Tanto per tornare al nostro esempio, se il difensore civico riscontrasse una sensibile violazione degli interessi del detenuto trasferito, potrebbe non obbligare ma solo invitare il Provveditore Regionale o il competente funzionario ministeriale che hanno autorizzato il trasferimento a revocarlo e, se inascoltato, biasimarli pubblicamente, ovvero a mezzo stampa, radio e tv. Sanzioni "forti" (se immaginiamo come eventuali destinatari non solo oscuri impiegati, ma alti funzionari) che sembrano appartenere ad un’atmosfera culturale troppo distante dalla nostra, mentre invece un sistema analogo funziona da anni, oltre che in Danimarca, Finlandia, Austria, Olanda e Norvegia, anche in Portogallo, Ungheria, Scozia e Inghilterra.

Molte perplessità che inevitabilmente sorgono in merito all’adottabilità di una simile figura proprio in un sistema come il nostro, possono essere prevenute ricordando quanto riferito da Mac Manus, ex difensore civico delle carceri in Scozia, luogo ancora fino a pochi anni fa dal "modello giustizialista" e con un sistema di reclami "primitivo". I temuti conflitti con le direzioni carcerarie e il Dipartimento, ad esempio, non si sono verificati grazie ad un modello di mediazione che ha fatto sì che la maggior parte dei reclami fosse risolta con conciliazioni prima di arrivare alle raccomandazioni. Un modus operandi che ha svelato prassi consolidate lesive di diritti e neanche più funzionali al raggiungimento del loro scopo ("si fa così perché si è sempre fatto così").

In pratica "la stessa esistenza dell’ufficio contribuisce alla legittimità del sistema" e al rinnovamento culturale.

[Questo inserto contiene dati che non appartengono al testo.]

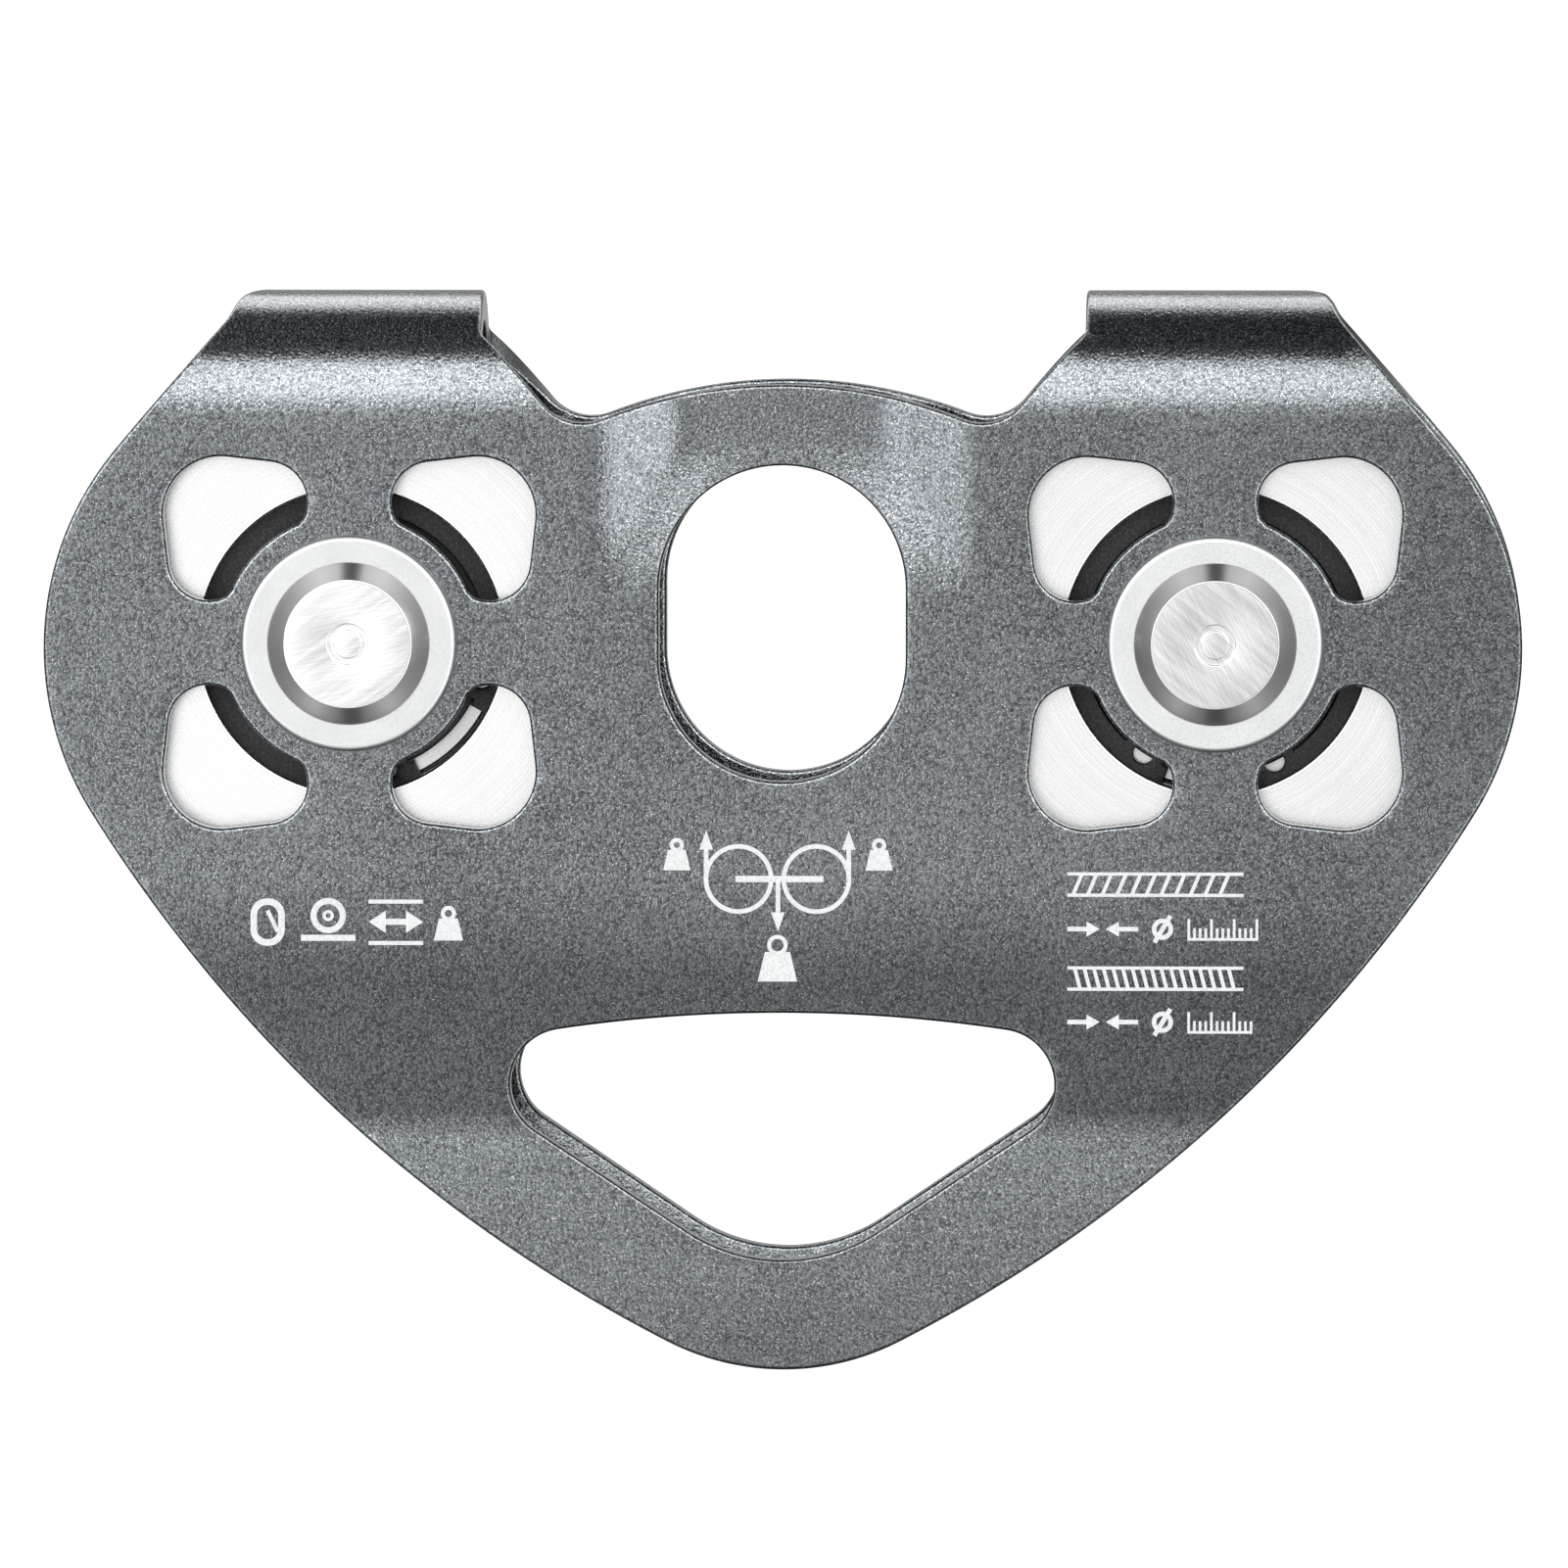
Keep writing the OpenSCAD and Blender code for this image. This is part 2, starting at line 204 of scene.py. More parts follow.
def inward_normals(loop):
    """Unit normals at a loop's points, on the left of its direction."""
    edge = np.roll(loop, -1, axis=0) - loop
    edge /= np.linalg.norm(edge, axis=1, keepdims=True)
    tangent = edge + np.roll(edge, 1, axis=0)
    tangent /= np.linalg.norm(tangent, axis=1, keepdims=True)
    normal = np.stack([-tangent[:, 1], tangent[:, 0]], axis=1)
    stretch = np.maximum(np.sum(edge * tangent, axis=1, keepdims=True), 0.5)
    return normal / stretch


def inside(points, loop):
    """Whether each point lies inside the loop, by counting crossings."""
    x, y = points[:, 0][:, None], points[:, 1][:, None]
    x0, y0 = loop[:, 0], loop[:, 1]
    x1, y1 = np.roll(x0, -1), np.roll(y0, -1)
    straddles = (y0 > y) != (y1 > y)
    with np.errstate(divide="ignore", invalid="ignore"):
        crossing = x0 + (y - y0) * (x1 - x0) / (y1 - y0)
    return np.sum(straddles & (x < crossing), axis=1) % 2 == 1


def distance_to(points, loop):
    a, b = loop, np.roll(loop, -1, axis=0)
    ab = b - a
    best = np.full(len(points), np.inf)
    for start, edge in zip(a, ab):
        t = np.clip(((points - start) @ edge) / (edge @ edge), 0, 1)
        best = np.minimum(best, np.linalg.norm(points - start - t[:, None] * edge, axis=1))
    return best


def grid_points(outer, holes, spacing):
    """A triangular grid inside the outline, kept clear of every edge."""
    low, high = outer.min(axis=0), outer.max(axis=0)
    rows = []
    row_height = spacing * math.sqrt(3) / 2
    for j in range(int((high[1] - low[1]) / row_height) + 1):
        x = np.arange(low[0] + (j % 2) * spacing / 2, high[0], spacing)
        rows.append(np.stack([x, np.full_like(x, low[1] + j * row_height)], axis=1))
    points = np.concatenate(rows)
    keep = inside(points, outer)
    for hole in holes:
        keep &= ~inside(points, hole)
    points = points[keep]
    for loop in [outer, *holes]:
        points = points[distance_to(points, loop) > 0.6 * spacing]
    return points


def fill(loops, extra):
    """Triangles over the area inside the first loop and outside the others."""
    points = np.concatenate([*loops, extra]) if len(extra) else np.concatenate(loops)
    edges = []
    start = 0
    for loop in loops:
        n = len(loop)
        edges += [(start + i, start + (i + 1) % n) for i in range(n)]
        start += n
    found = delaunay_2d_cdt([Vector(p) for p in points], edges, [], 0, 1e-7)
    verts, faces = np.array([tuple(v) for v in found[0]]), found[2]
    if len(verts) != len(points):
        raise ValueError(f"the outline crosses itself: {len(points)} points became {len(verts)}")
    original = [ids[0] for ids in found[3]]
    centres = np.array([verts[list(f)].mean(axis=0) for f in faces])
    keep = inside(centres, loops[0])
    for loop in loops[1:]:
        keep &= ~inside(centres, loop)
    return points, [[original[i] for i in f] for f, k in zip(faces, keep) if k]


def sheet(name, outer, holes, place, half_t, rim, spacing=None, rim_steps=4, centre=(0, 0, 0)):
    """A closed sheet with rounded rims. place(u, v, t) gives the points in millimetres, where
    t runs from -half_t to half_t. The attribute "wall" is 1 on the cut edge and 0 on the faces."""
    loops = [outer if signed_area(outer) > 0 else outer[::-1]]
    loops += [h if signed_area(h) < 0 else h[::-1] for h in holes]
    normals = [inward_normals(loop) for loop in loops]
    inset = [loop + rim * normal for loop, normal in zip(loops, normals)]
    extra = grid_points(inset[0], inset[1:], spacing) if spacing else np.empty((0, 2))
    flat, triangles = fill(inset, extra)
    count = len(flat)
    u, v = flat[:, 0], flat[:, 1]
    verts = [place(u, v, np.full(count, half_t)), place(u, v, np.full(count, -half_t))]
    wall = [np.zeros(count), np.zeros(count)]
    faces = [list(t) for t in triangles]
    faces += [[i + count for i in reversed(t)] for t in triangles]
    quarter = [math.radians(90) * k / rim_steps for k in range(1, rim_steps + 1)]
    profile = [(rim * (1 - math.sin(a)), half_t - rim * (1 - math.cos(a)), math.sin(a)) for a in quarter]
    profile += [(d, -t, share) for d, t, share in reversed(profile)]
    total = 2 * count
    start = 0
    for loop, normal in zip(loops, normals):
        n = len(loop)
        rings = [list(range(start, start + n))]
        for depth, t, share in profile:
            p = loop + depth * normal
            verts.append(place(p[:, 0], p[:, 1], np.full(n, t)))
            wall.append(np.full(n, share**3))
            rings.append(list(range(total, total + n)))
            total += n
        rings.append(list(range(count + start, count + start + n)))
        for a, b in zip(rings, rings[1:]):
            faces += [[a[(i + 1) % n], a[i], b[i], b[(i + 1) % n]] for i in range(n)]
        start += n
    obj = new_object(name, np.concatenate(verts), faces, centre)
    attribute = obj.data.attributes.new("wall", "FLOAT", "POINT")
    attribute.data.foreach_set("value", np.concatenate(wall))
    return keep_flats_flat(outward(obj))


# ---- Materials --------------------------------------------------------------------------------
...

Nell’attesa che, come promesso, venga almeno messa all’ordine del giorno in Commissione Giustizia la proposta di istituire un difensore civico per la tutela dei diritti delle persone private di libertà, non ci resta che considerare, con Luigi Manconi, che quella del carcere in Italia rimane al momento una situazione del tutto fuori diritto, per il semplice fatto che i diritti richiedono un minimo spazio fisico per essere esercitati.